Tool Costs and Learning Curves: Advanced attribution or predictive tools can be expensive and require training. For small teams, a manual approach using Excel and free analytics may be more practical. Don't let perfect be the enemy of good: simple data-driven steps (like segmenting your email list) can already improve ROI significantly.
Short-Term Focus Risk: Optimizing for immediate ROI can lead to neglecting long-term brand building. For example, aggressive retargeting may boost conversions today but annoy customers and hurt future loyalty. Balance short-term tactics with metrics like customer lifetime value and net promoter score.
Reader FAQ: Common Questions About Data-Driven Campaigns
What is a reasonable sample size for an A/B test?
For a binary outcome (conversion vs. no conversion), a common rule of thumb is at least 100 conversions per variant. If your baseline conversion rate is 2%, you need 5,000 visitors per variant to get 100 conversions. Use an online sample size calculator (many are free) to determine the required sample based on your expected effect size and desired confidence level.
How do I choose the right attribution model?
Start with the simplest model that fits your business. For short sales cycles (e.g., e-commerce), last-click may be sufficient. For longer cycles with multiple touchpoints, consider linear or time-decay. If you have enough data (thousands of conversions), a data-driven model can be more accurate. Test a few models and compare how they redistribute credit—if the rankings of channels change dramatically, dig into why.
Do I need expensive software to be data-driven?
No. Many tools have free tiers (Google Analytics, Google Optimize, Mailchimp). Excel or Google Sheets can handle segmentation, basic regression, and budget allocation. As you scale, you may invest in paid tools, but start with what you have. The mindset matters more than the tool.
How often should I reallocate budget during a campaign?

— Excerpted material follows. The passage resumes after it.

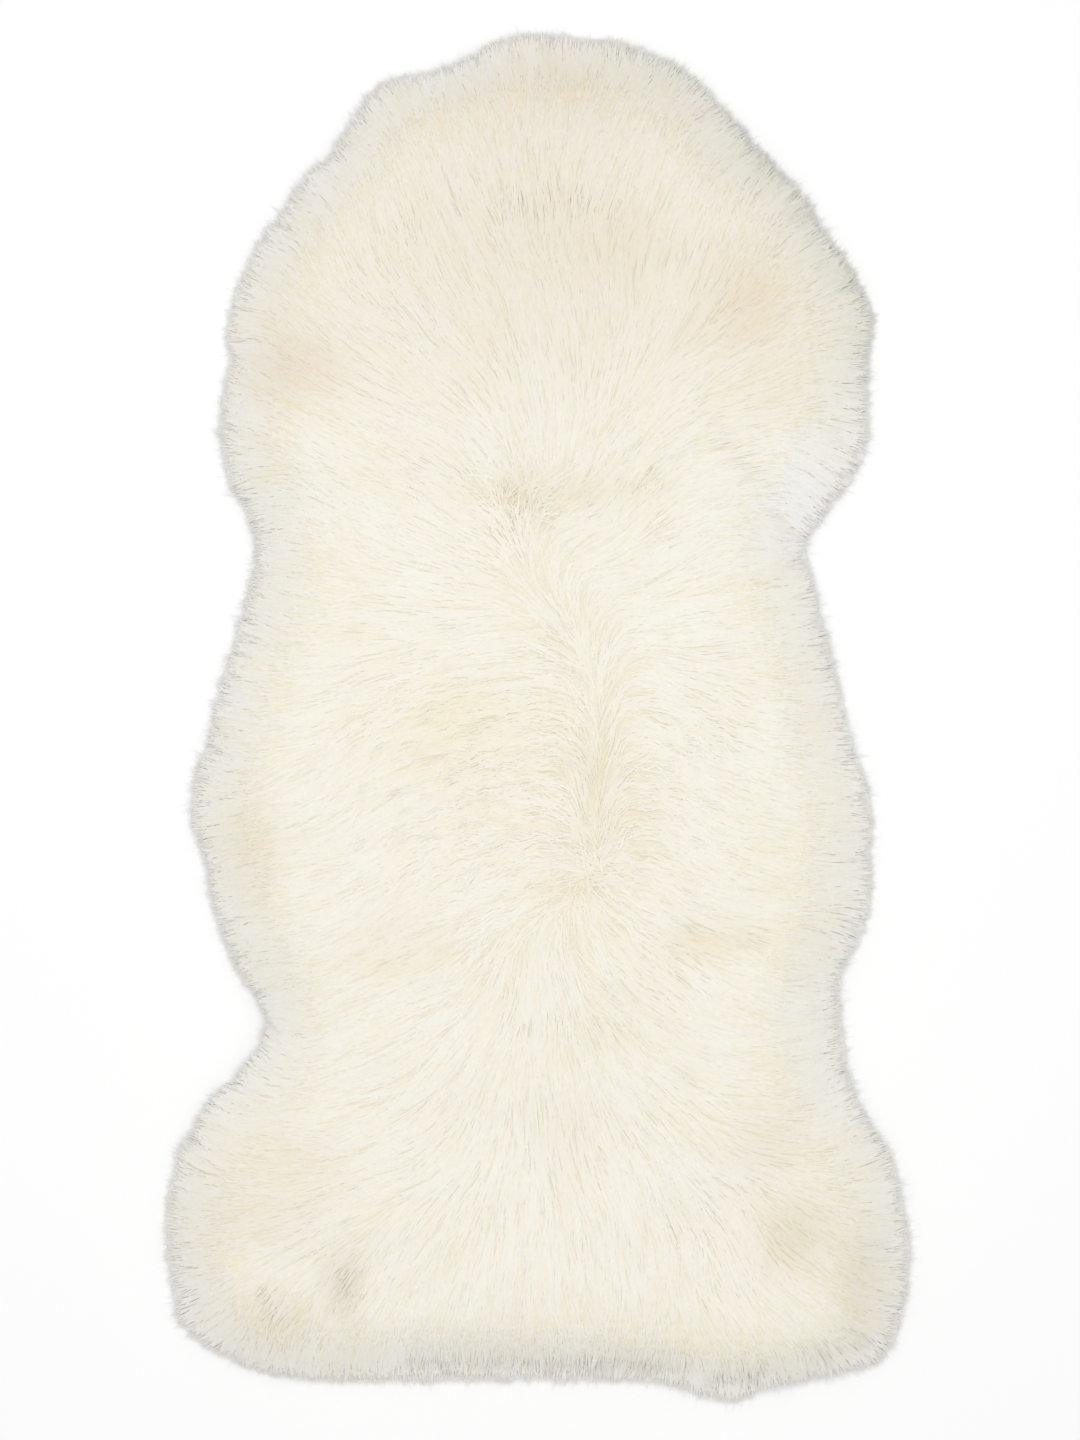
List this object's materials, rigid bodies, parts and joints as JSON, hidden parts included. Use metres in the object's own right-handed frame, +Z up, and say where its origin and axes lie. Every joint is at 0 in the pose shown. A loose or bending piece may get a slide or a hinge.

It depends on campaign velocity. For a one-week campaign, daily checks may be necessary. For a three-month campaign, weekly reviews are usually sufficient. Set a schedule and stick to it. Avoid constant tweaking, which can lead to overfitting to noise.
What if my data shows conflicting signals?
Conflicting data is common. For example, email might have a high open rate but low conversion rate, while social has low open rates but high conversion. In that case, look at the full funnel: which channel drives the most value at the end? Use attribution and calculate ROI per channel. Also consider that different channels play different roles (awareness vs. conversion) and may complement each other.
Now that you have these strategies and their nuances, take one area where you feel your current campaign is weakest—maybe it's segmentation or testing—and implement one change this week. Track the impact, learn from it, and iterate. That's the data-driven way.